June 2020

C.T. Pan: A C2 exclusive interview

Author: Justin Jarrett

C.T. Pan wasn’t planning to come to Hilton Head Island last April. He was putting on his inaugural junior golf event at home in Houston, and the game plan was to play well enough in the first three months of the year to take the week off when the PGA Tour headed to Harbour Town Golf Links for the RBC Heritage Presented by Boeing.

But you know what they say about best-laid plans.

When Pan missed the cut at the Valero Texas Open the week before the Masters, it was his third missed cut in five starts, and the pressure to earn a paycheck was mounting. Pan’s wife, Michelle, knew Harbour Town suited her husband’s game and insisted he play that week. She would handle the AJGA event.

Luckily for Pan, he had the good sense to listen to his wife and left Sea Pines as a PGA Tour champion. The 28-year-old native of Chinese Taipei returned to the island for the first time since his big win for RBC Heritage Media Day, and he made time to chat with us at C2 magazine.

C2: You came to the U.S. alone as a 15-year-old, unable to speak English. Did you ever in your wildest dreams think when you took that step that you would be standing here today as a PGA Tour champion? It’s a long way from where you started to where you are now.
CTP.: It’s a long way. I’m 28. I came here when I was 15, so 13 years ago. If you asked me if I will one day become a PGA Tour winner, I would be … I couldn’t even speak English! It’s been quite a journey. It’s been a wild ride, but my dad and I definitely made the right decision to come to the States, and it turned out nicely.

C2: Did you ever have doubts about that? Did you ever question whether that was the right decision along the way?
CTP.: No. I mean, now that I think about, it was pretty wild. I was naive to come to the States by myself, not speaking any English, and my parents not with me. That was really tough. But I toughed it through, and I guess that was definitely the turning point of my life.

C2: What is it like to come back to Sea Pines and to Harbour Town for the first time as a champion? I imagine there are a lot of memories flooding back.
CTP.: It is a great feeling. I can tell you that. It’s really cool to have my wife with me. She wasn’t here last year, so it’s cool for me to bring her here the last couple of days and show her what I did on the seventeenth hole and on 18, and what I did on the range, where the celebration happened. And she saw No. 18, which is a very cool hole to do it. And you know, it’s a special one. My first PGA Tour win happened to be here, and my portrait, my painting, will be up there on the clubhouse forever. I just found out today, and it definitely makes me want to defend my title even more.

C2: How much did you know about this tournament before you won it? Did you have an idea of the history, or did that come after you won?
CTP.: It definitely came after. I didn’t know Arnold Palmer won the first one, and I didn’t know Pete Dye did this course as his first course with Nicklaus. So that was really cool to kind of be associated with such big names—legends like Arnold Palmer, Jack Nicklaus and Pete Dye. And you know Davis Love III won here five times, so the past winners are all legends in golf; it’s really cool to be associated with that.
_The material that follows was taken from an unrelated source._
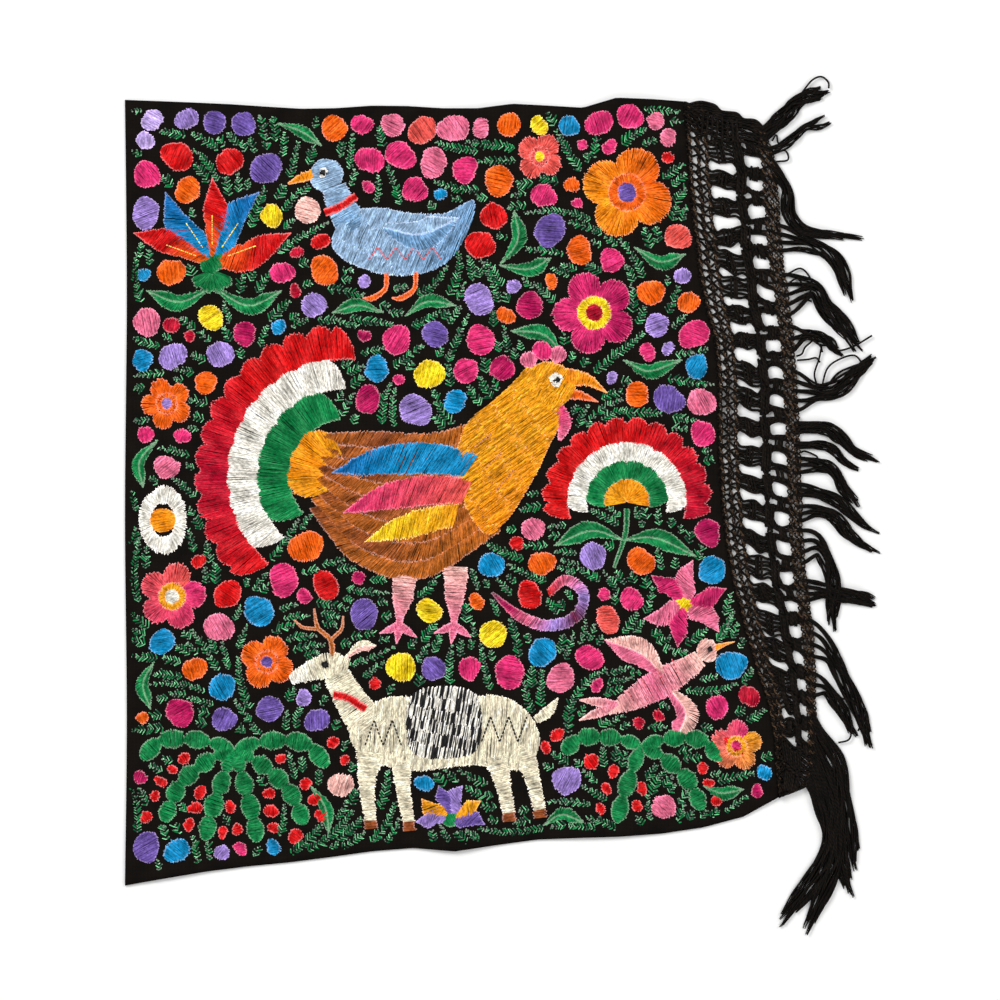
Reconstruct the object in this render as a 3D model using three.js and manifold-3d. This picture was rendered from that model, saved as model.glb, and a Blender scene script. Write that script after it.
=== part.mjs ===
// An embroidered cloth that lies flat on a table, with a knotted net band and a tassel fringe along
// its right-hand end. Millimetres, +Z up. The origin is on the table, under the middle of the cloth,
// +X runs towards the fringe and +Y towards the cloth's far long edge.
import * as THREE from "three";
import { mergeVertices } from "three/addons/utils/BufferGeometryUtils.js";
import Module from "manifold-3d";

const wasm = await Module();
wasm.setup();

// Driving dimensions.
const CLOTH_THICK = 2; // ground cloth and the thread that covers it
const CLOTH_CELLS = { along: 16, across: 32 };
const SEAM_GAP = 0.3; // between pieces that touch
const GROUPS = 25; // groups of thread along the net
const SHUT_GROUPS = { first: 1, last: 2 }; // groups at the net's ends whose gaps are drawn shut
const NET_THICK = 2;
const STRIP_THICK = 2.2;
const STRAND_WIDE = 1.75;
const STRAND_PITCH = 2.1;
const STRAND_HIGH = 1.6;
const STRAND_STEPS = 7;
const STRAND_ROOT = 0.955; // share of the net's width at which a strand starts

// Lines across the net, from the cloth's edge at 0 to the net's outer edge at 1. At each line the
// gap between two groups of thread and the gap in the middle of a group take these shares of a
// group, and the thread stands this much of its full thickness. The net goes on as an open one
// after a line where cut says which of the two gaps is cut through.
const NET_LINES = [
  { across: 0, between: 0.2, middle: 0.2, stands: 0.9 },
  { across: 0.11, between: 0.22, middle: 0.2, stands: 1 },
  { across: 0.22, between: 0.36, middle: 0.16, stands: 1, cut: "between" },
  { across: 0.32, between: 0.25, middle: 0.16, stands: 1.3, cut: "between" },
  { across: 0.42, between: 0.26, middle: 0.16, stands: 1.3, cut: "between" },
  { across: 0.52, between: 0.36, middle: 0.2, stands: 1.05 },
  { across: 0.61, between: 0.2, middle: 0.4, stands: 1.15, cut: "middle" },
  { across: 0.72, between: 0.14, middle: 0.46, stands: 1, cut: "middle" },
  { across: 0.83, between: 0.18, middle: 0.38, stands: 1 },
  { across: 0.865, between: 0.2, middle: 0.2, stands: 0.95 },
];
const STRIP_FROM = NET_LINES.at(-1).across;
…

C2: With your wife so busy running the AJGA tournament that weekend, was she able to watch much of the Heritage on TV and follow along?
CTP.: It’s funny. I think when I was leading after the fifteenth hole, she was giving a speech at the awards ceremony, and the kids down there, they were all crazy. They were all yelling, “Hey, C.T.’s leading, C.T.’s leading.” And she was like, “No, you’re kidding me.” She was able to watch the last couple of holes.

C2: How much has winning the Heritage changed your life? Winning that first PGA Tour event gets you the card for two more years, gets you into the Masters, and things like that. Have you seen a noticeable change in your life in the past year?
CTP.: Yeah, absolutely. I mean, this win is the only reason I made it to the President’s Cup. The exposure in the President’s Cup helps me as a professional golfer massively. It also got me into the Masters, and it just helps me in every way. I mean, I cannot ask for a better result than this or any better tournament.

C2: How do the crowds and the atmosphere here at Harbour Town compare to some of the other places on the PGA Tour?
CTP.: Just better in every way. The fans are better—not too wild (laughing)—but they are here to watch good golf. And the weather, the golf course, the design, everything is better. This is definitely a true golf tournament, because it’s focused on golf. So, I would say for spectators it’s the best tournament to watch.

C2: Do you feel like the crowds are more knowledgeable and more engaged than some of the other places on tour?
CTP: Oh yeah, I think the fans are great. They know golf. And they know every single player. The fans from Hilton Island Island know this is the biggest event in the region, and they want to support it. Plus, golf is big here, so they know every golfer. They even knew me before I became famous! All I can say is the fans are better.